Rows from an object dataset
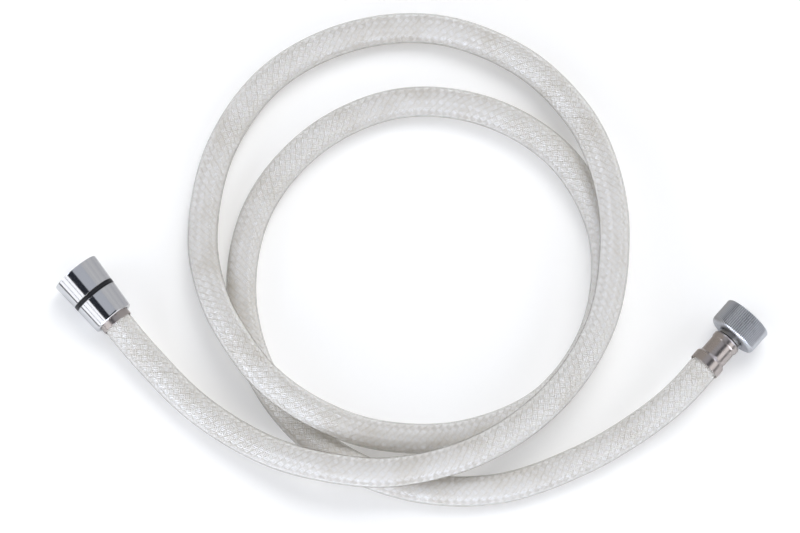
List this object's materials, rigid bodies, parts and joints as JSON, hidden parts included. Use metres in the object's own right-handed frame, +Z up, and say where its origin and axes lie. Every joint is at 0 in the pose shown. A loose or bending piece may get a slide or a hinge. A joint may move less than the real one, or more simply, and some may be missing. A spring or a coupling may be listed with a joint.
{
  "type": "shower hose",
  "caption": "Braided flexible shower hose in loose coils, with a swivelling conical nut at the handset end and a knurled round nut at the mixer end, both G 1/2.",
  "frame": {"origin": "on the surface that the hose lies on, under the middle of its outline", "axes": "+Z up; +X from the cone at the handset end towards the knurled nut at the mixer end; +Y across the coils, away from the strand that runs to both ends"},
  "size_m": [0.3294, 0.2365, 0.0288],
  "materials": {
    "braided_hose": "clear PVC over white braid",
    "chrome": "polished chrome on brass",
    "nickel_ferrule": "crimped stainless steel, slightly warm",
    "brass": "turned brass",
    "nickel_plate": "nickel plate on turned brass",
    "spring_steel": "spring steel",
    "black_plastic": "black, semi-gloss",
    "acetal": "white acetal",
    "rubber_seal": "black rubber"
  },
  "bodies": {
    "hose_and_crimps": {"hose": "braided_hose", "handset_ferrule": "nickel_ferrule", "handset_hose_tail": "brass", "snap_ring": "spring_steel", "slip_washer": "acetal", "cone_sleeve": "chrome", "trim_ring": "black_plastic", "mixer_ferrule": "nickel_ferrule", "mixer_hose_tail": "nickel_plate"},
    "spindle": {"swivel_spindle": "brass", "spindle_o_ring_1": "rubber_seal", "spindle_o_ring_2": "rubber_seal"},
    "handset_nut": {"cone_nut": "chrome", "handset_washer": "rubber_seal"},
    "mixer_nut": {"knurled_nut": "chrome", "mixer_washer": "rubber_seal"}
  },
  "joints": [
    {"name": "spindle_swivel", "type": "hinge", "parent": "hose_and_crimps", "child": "spindle", "pos_m": [-0.15068, -0.01298, 0.0113], "axis": [-0.6329, 0.7715, 0.065], "continuous": true},
    {"name": "cone_nut_turn", "type": "hinge", "parent": "spindle", "child": "handset_nut", "pos_m": [-0.15068, -0.01298, 0.0113], "axis": [-0.6329, 0.7715, 0.065], "continuous": true},
    {"name": "knurled_nut_turn", "type": "hinge", "parent": "hose_and_crimps", "child": "mixer_nut", "pos_m": [0.15288, -0.03433, 0.012], "axis": [0.6565, 0.7543, 0], "continuous": true}
  ]
}
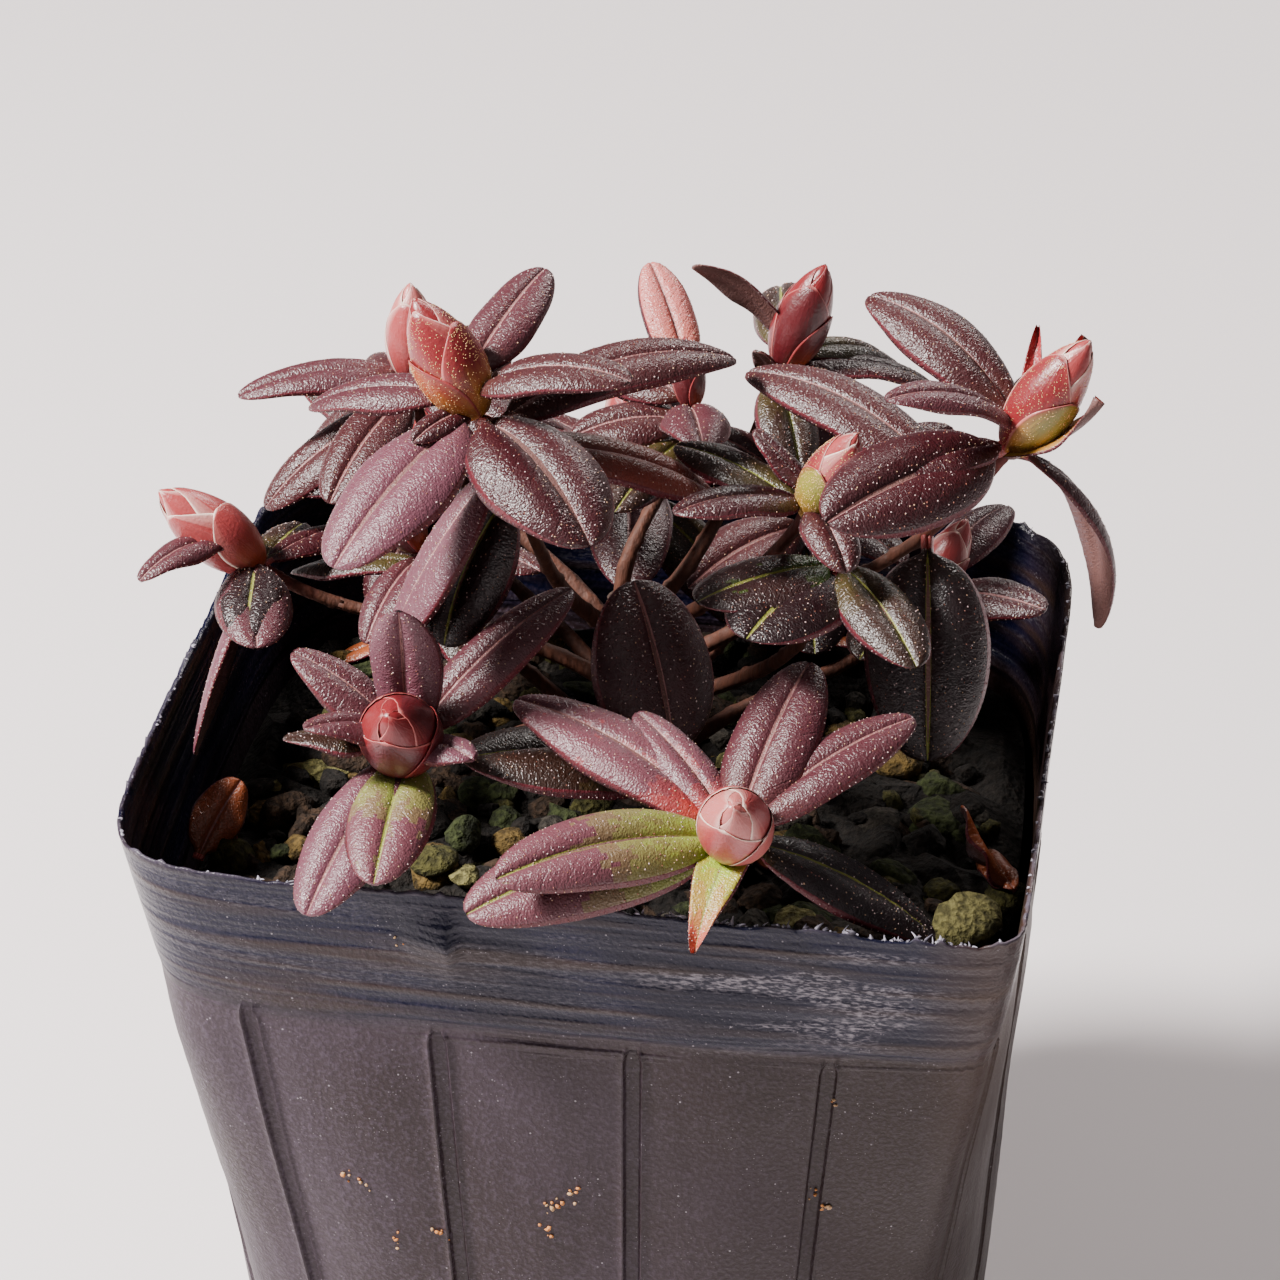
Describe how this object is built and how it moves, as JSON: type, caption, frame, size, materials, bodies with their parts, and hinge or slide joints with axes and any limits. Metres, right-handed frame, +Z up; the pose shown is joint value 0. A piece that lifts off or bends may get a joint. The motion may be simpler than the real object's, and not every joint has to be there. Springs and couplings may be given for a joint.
{
  "type": "potted dwarf rhododendron",
  "caption": "Dwarf evergreen shrub with maroon winter leaves and fat pink flower buds, in a squashed thin film nursery pot of grit.",
  "frame": {"origin": "centre of the pot's flat underside", "axes": "+Z up, -Y the side of the pot that the picture faces, +X to the right of it"},
  "size_m": [0.0875, 0.092, 0.1223],
  "materials": {
    "pot": "satin black poly film, scuffed band under a torn rim",
    "grit": "rough mixed mineral grit",
    "bark": "thin brown bark, red on the young wood",
    "foliage": "leathery leaves with pale scale dots, waxy bud scales"
  },
  "bodies": {
    "root": {"pot": "pot", "grit": "grit", "trunk": "bark", "bough_middle_top": "bark", "bough_left_top": "bark", "bough_right_front": "bark", "bough_back_top": "bark", "bough_left_back": "bark", "bough_right_top": "bark", "bough_left_low": "bark", "bough_rear": "bark", "bough_middle": "bark", "bough_front_left": "bark", "bough_front": "bark", "bough_middle_low": "bark", "bough_rear_left": "bark", "bough_rear_right": "bark", "bough_right_rear": "bark", "bough_left_middle": "bark", "mass_middle_top": "foliage", "mass_left_top": "foliage", "mass_right_front": "foliage", "mass_back_top": "foliage", "mass_left_back": "foliage", "mass_right_top": "foliage", "mass_left_low": "foliage", "mass_rear": "foliage", "mass_middle": "foliage", "mass_front_left": "foliage", "mass_front": "foliage", "mass_middle_low": "foliage", "mass_rear_left": "foliage", "mass_rear_right": "foliage", "mass_right_rear": "foliage", "mass_left_middle": "foliage"}
  },
  "joints": []
}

» **Instruction**
Your task is to print all of the records exactly.

» **In response**
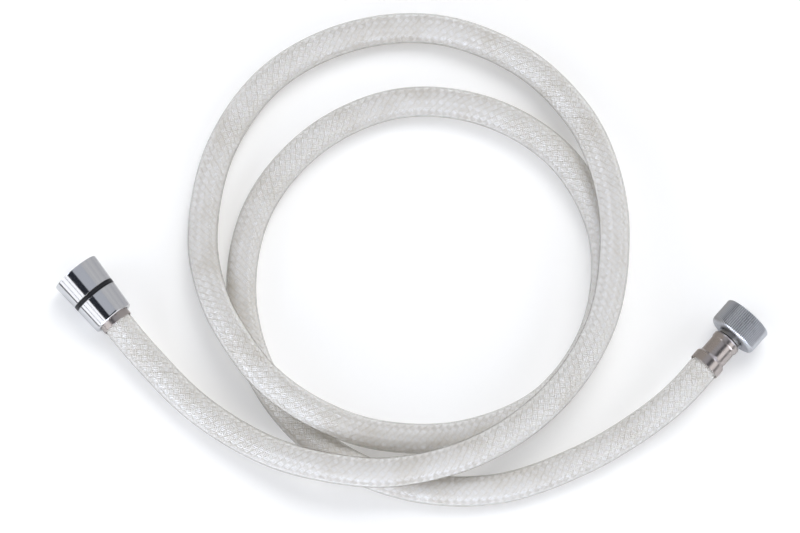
List this object's materials, rigid bodies, parts and joints as JSON, hidden parts included. Use metres in the object's own right-handed frame, +Z up, and say where its origin and axes lie. Every joint is at 0 in the pose shown. A loose or bending piece may get a slide or a hinge. A joint may move less than the real one, or more simply, and some may be missing. A spring or a coupling may be listed with a joint.
{
  "type": "shower hose",
  "caption": "Braided flexible shower hose in loose coils, with a swivelling conical nut at the handset end and a knurled round nut at the mixer end, both G 1/2.",
  "frame": {"origin": "on the surface that the hose lies on, under the middle of its outline", "axes": "+Z up; +X from the cone at the handset end towards the knurled nut at the mixer end; +Y across the coils, away from the strand that runs to both ends"},
  "size_m": [0.3294, 0.2365, 0.0288],
  "materials": {
    "braided_hose": "clear PVC over white braid",
    "chrome": "polished chrome on brass",
    "nickel_ferrule": "crimped stainless steel, slightly warm",
    "brass": "turned brass",
    "nickel_plate": "nickel plate on turned brass",
    "spring_steel": "spring steel",
    "black_plastic": "black, semi-gloss",
    "acetal": "white acetal",
    "rubber_seal": "black rubber"
  },
  "bodies": {
    "hose_and_crimps": {"hose": "braided_hose", "handset_ferrule": "nickel_ferrule", "handset_hose_tail": "brass", "snap_ring": "spring_steel", "slip_washer": "acetal", "cone_sleeve": "chrome", "trim_ring": "black_plastic", "mixer_ferrule": "nickel_ferrule", "mixer_hose_tail": "nickel_plate"},
    "spindle": {"swivel_spindle": "brass", "spindle_o_ring_1": "rubber_seal", "spindle_o_ring_2": "rubber_seal"},
    "handset_nut": {"cone_nut": "chrome", "handset_washer": "rubber_seal"},
    "mixer_nut": {"knurled_nut": "chrome", "mixer_washer": "rubber_seal"}
  },
  "joints": [
    {"name": "spindle_swivel", "type": "hinge", "parent": "hose_and_crimps", "child": "spindle", "pos_m": [-0.15068, -0.01298, 0.0113], "axis": [-0.6329, 0.7715, 0.065], "continuous": true},
    {"name": "cone_nut_turn", "type": "hinge", "parent": "spindle", "child": "handset_nut", "pos_m": [-0.15068, -0.01298, 0.0113], "axis": [-0.6329, 0.7715, 0.065], "continuous": true},
    {"name": "knurled_nut_turn", "type": "hinge", "parent": "hose_and_crimps", "child": "mixer_nut", "pos_m": [0.15288, -0.03433, 0.012], "axis": [0.6565, 0.7543, 0], "continuous": true}
  ]
}
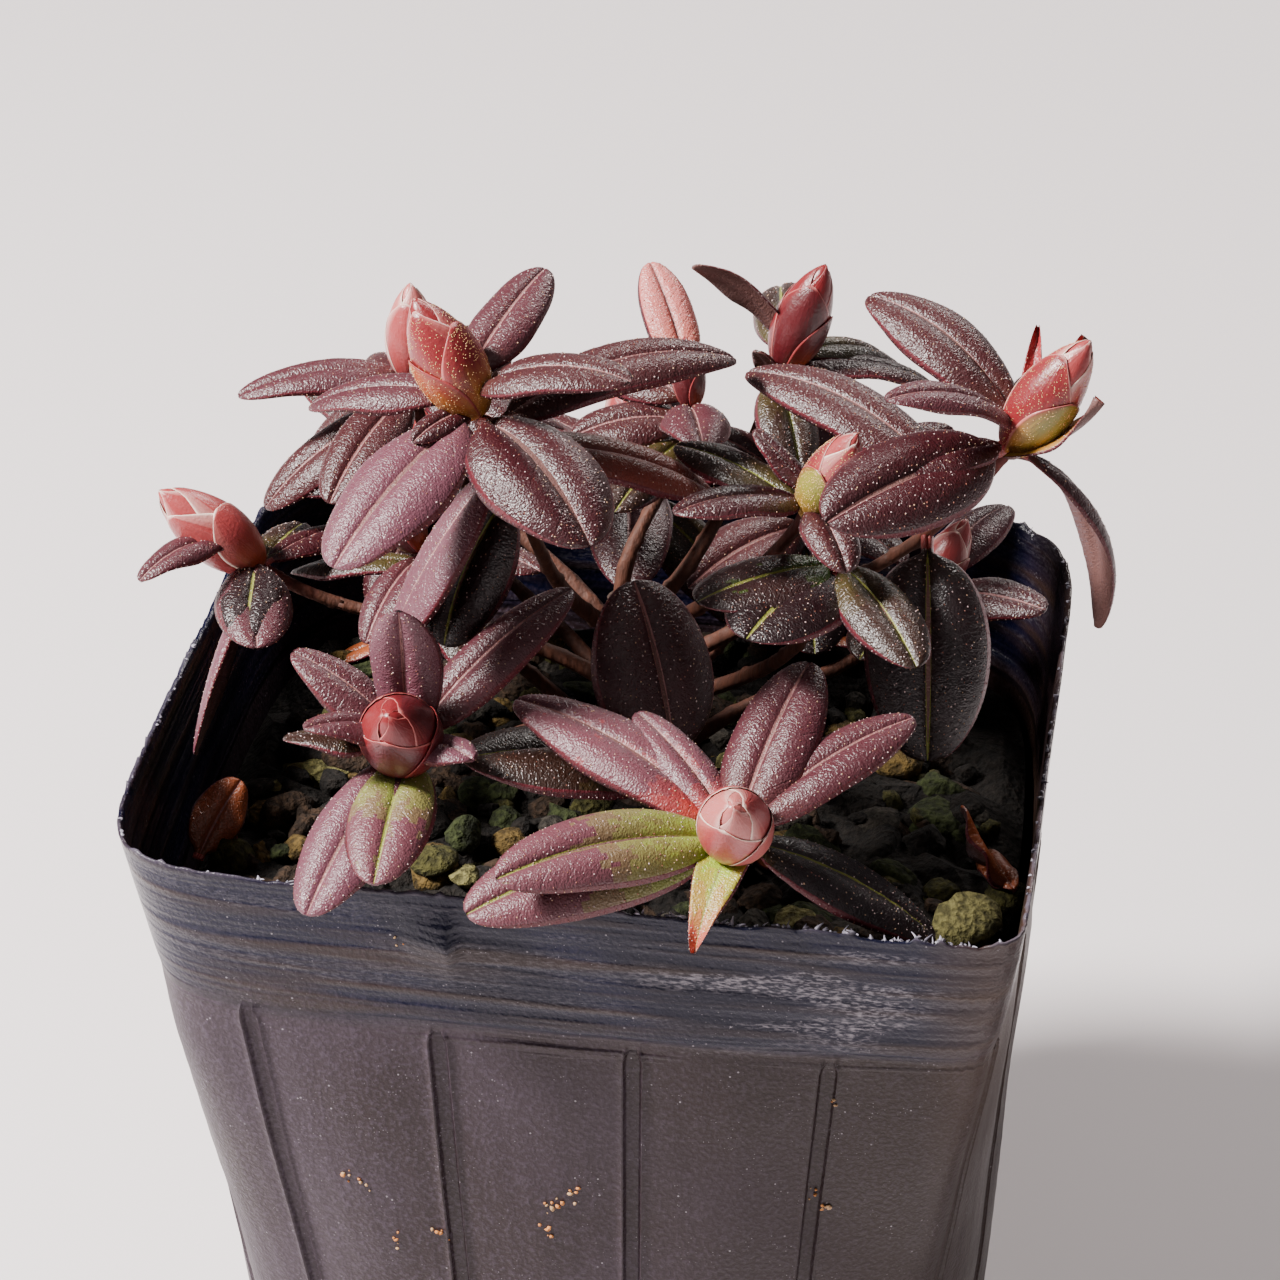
Describe how this object is built and how it moves, as JSON: type, caption, frame, size, materials, bodies with their parts, and hinge or slide joints with axes and any limits. Metres, right-handed frame, +Z up; the pose shown is joint value 0. A piece that lifts off or bends may get a joint. The motion may be simpler than the real object's, and not every joint has to be there. Springs and couplings may be given for a joint.
{
  "type": "potted dwarf rhododendron",
  "caption": "Dwarf evergreen shrub with maroon winter leaves and fat pink flower buds, in a squashed thin film nursery pot of grit.",
  "frame": {"origin": "centre of the pot's flat underside", "axes": "+Z up, -Y the side of the pot that the picture faces, +X to the right of it"},
  "size_m": [0.0875, 0.092, 0.1223],
  "materials": {
    "pot": "satin black poly film, scuffed band under a torn rim",
    "grit": "rough mixed mineral grit",
    "bark": "thin brown bark, red on the young wood",
    "foliage": "leathery leaves with pale scale dots, waxy bud scales"
  },
  "bodies": {
    "root": {"pot": "pot", "grit": "grit", "trunk": "bark", "bough_middle_top": "bark", "bough_left_top": "bark", "bough_right_front": "bark", "bough_back_top": "bark", "bough_left_back": "bark", "bough_right_top": "bark", "bough_left_low": "bark", "bough_rear": "bark", "bough_middle": "bark", "bough_front_left": "bark", "bough_front": "bark", "bough_middle_low": "bark", "bough_rear_left": "bark", "bough_rear_right": "bark", "bough_right_rear": "bark", "bough_left_middle": "bark", "mass_middle_top": "foliage", "mass_left_top": "foliage", "mass_right_front": "foliage", "mass_back_top": "foliage", "mass_left_back": "foliage", "mass_right_top": "foliage", "mass_left_low": "foliage", "mass_rear": "foliage", "mass_middle": "foliage", "mass_front_left": "foliage", "mass_front": "foliage", "mass_middle_low": "foliage", "mass_rear_left": "foliage", "mass_rear_right": "foliage", "mass_right_rear": "foliage", "mass_left_middle": "foliage"}
  },
  "joints": []
}